Naturally, the major drawback is that this type of policy perpetuates the popular liberal and conservative notion that "individual" African-Americans are also unable to compete in any merit-based organization. That is both an insult and a grave disservice to those individuals who fall into this category.

***

It's easy to overlook the big story in these recent controversies, namely that everyone involved—the Obama administration, the Tea Party movement, the NAACP, Shirley Sherrod, and don't forget Senator Jim Webb—now proceeds from the same basic premise: No one (white or black, Latino or Asian, etc.) should be discriminated against because of skin color, and justice should be colorblind. That's good news—great news, in fact, and all Americans can take pride in it.

And the fact that there is this basic consensus—not only among those in the news but, more importantly, among the overwhelming majority of all Americans—means race relations are better than ever, are in fact very good, and will continue to improve even more. That's happy news, too, for everyone outside the racial-grievance industry, and an important blessing always worth counting.

Indeed, I never can understand exactly what the national conversation is supposed to be about: Nearly everyone agrees that racial discrimination, though it still exists (in ever-declining amounts), is wrong, and that individuals should be judged as individuals. (I guess we could also discuss the role of culture in the nagging persistence of racial disparities—and the bias it unfortunately encourages—and in particular the disastrous effects of 7 out of 10 African-Americans now being born out of wedlock. But somehow I don't think this is what those calling for the national conversation on race have in mind.)

***

I appreciate the guarded optimism of Professor Hartigan, but if the comments on his article are any indication, that optimism is sadly misplaced. What we really want are converts, not conversations. This is as true for race scholars as it is for Fox News fans. We've never had a "national conversation" on race, let alone on much of anything else, and not without reason.

It's naïve to think that academics are capable of changing anything, especially with regard to race. We're awash with studies on race, ethnicity, inequality, and if you take this mountain of research seriously, things are as bad as they've ever been, if not worse. Reports that the sky is falling fill issue after issue of social-science journals, and for all of this "collective wisdom," very little has been done in concrete terms—but it's been a boon for tenure, promotion, and academic careers. It just makes us feel so good when we righteously proclaim the need to redeem others.

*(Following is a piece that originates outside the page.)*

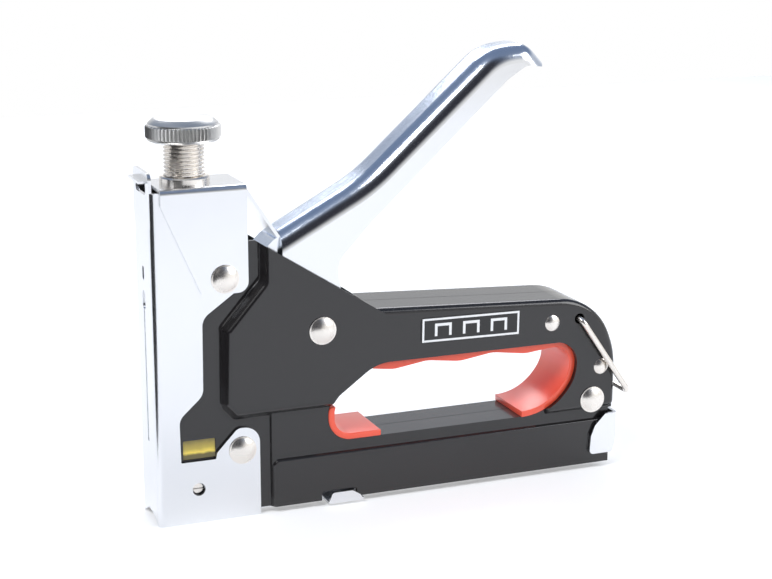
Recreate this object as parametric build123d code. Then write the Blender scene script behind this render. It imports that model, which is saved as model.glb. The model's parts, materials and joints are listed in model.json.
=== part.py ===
from build123d import *

import os
from math import cos, radians, sin, tan

# Hand staple gun: pressed steel tacker with a lever, power knob, wire lock and slide-out magazine.
# It is drawn with X from the nose face (X = 0) to the tail, Y = 0 on the mid-plane and Z = 0 on the
# face it stands on, and is moved at the end so that the origin is the middle of the nose foot.
# The right-hand side of the gun is at -Y. All sizes are in millimetres.

# ---- sheet and clearances -------------------------------------------------------------------
SHELL_SHEET = 1.2        # black body sheet
NOSE_SHEET = 1.1         # chromed nose, cap and clip sheet
LEVER_SHEET = 1.5        # lever sheet
RUN_FIT = 0.06           # radial clearance of a turning or sliding fit
SLIDE_GAP = 0.3          # side clearance of a loosely sliding part

# ---- body -----------------------------------------------------------------------------------
BODY_LENGTH = 166.9      # nose face to tail
BASE_Z = 2.1             # lower edge of the black shells
LOWER_TOP_Z = 22.5       # top of the lower beam
BEAM_LOW_Z = 48.7        # underside of the grip beam
BEAM_FRONT_X = 76.0      # where the grip beam starts
BEAM_FRONT_Z = 67.5      # its top there
BEAM_REAR_Z = 63.3       # its top where the tail corner would be
SHOULDER_X = 34.9        # rear end of the level shoulder behind the cap
SHOULDER_Z = 93.6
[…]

In short, the typical academic in the social sciences is more akin to a theologian than a scientist. As such, academics don't wish for solutions to racism, inequality, sexism, among the myriad of other "isms" in the world. They need such research platforms to keep their jobs and train the next generation of theologians.

Comments

1. doctors - September 07, 2010 at 11:39 am

As an black academic with a PhD and Ivy League education, who has more in common with Cosby than Good Times (although their is nothing wrong with the latter), I would like to know why some white people feel they understand black people and their culture or struggles. First, blacks must know more about what white people and their culture because white people dominate. Fashion, culture and a few well-publicized black names do not constitute the complexity of our achievements. Do you know blacks run some of the most recognized Fortune 5oo companies and top research institutions? Are white people aware there is a longstanding black middle and upper class, who a quite happy to maintain their own sociocultural tradions and mores? The black poor is not the face of black people in this country. Whites seem only to recognize that segment of the population they can pity or degrade. How about the blacks who attend school with you, drive similar cars, own a comparable home, etc? As for the achievement gap, let's be clear that who is teaching the urban poor is as important as what is being taught and how. I worked with more that a few white teachers who were not at the top of the heap--but thought the were. Unfortunately, teaching on the k-12 level is a cushy haven for many white women, some of whom are mediocre. I would like to see more academically talented people of color come into the profession. I think Teach for America is very helpful in that regard. Charter schools also have sufficient diversity and, consequently, positive pedagogy. This is a very complicated topic. But, I want to end on this: Many blacks with a college education do quite well in a merit-based system when the field is level. Let's pick samples that are equivalent in both races and then let's talk. White are no longer the standard for academic excellence. Asians not are at the top of the heap. Given how some Asians have been treated historically--this fact is poetic justice. White people want to use their experience as the norm and judge everyone by it. If we tested them on the likes of Toni Morrison, Ntzoke Shange, August Wilson, ant othe black artists, scholars, and professionals of note, white people would score well below the so-called standard. Let's be neither coy nor hypocritical. And let's not be in denial. The notion of black inferiority does not hold up when you look at the achievement of blacks and whites who share similar demographics.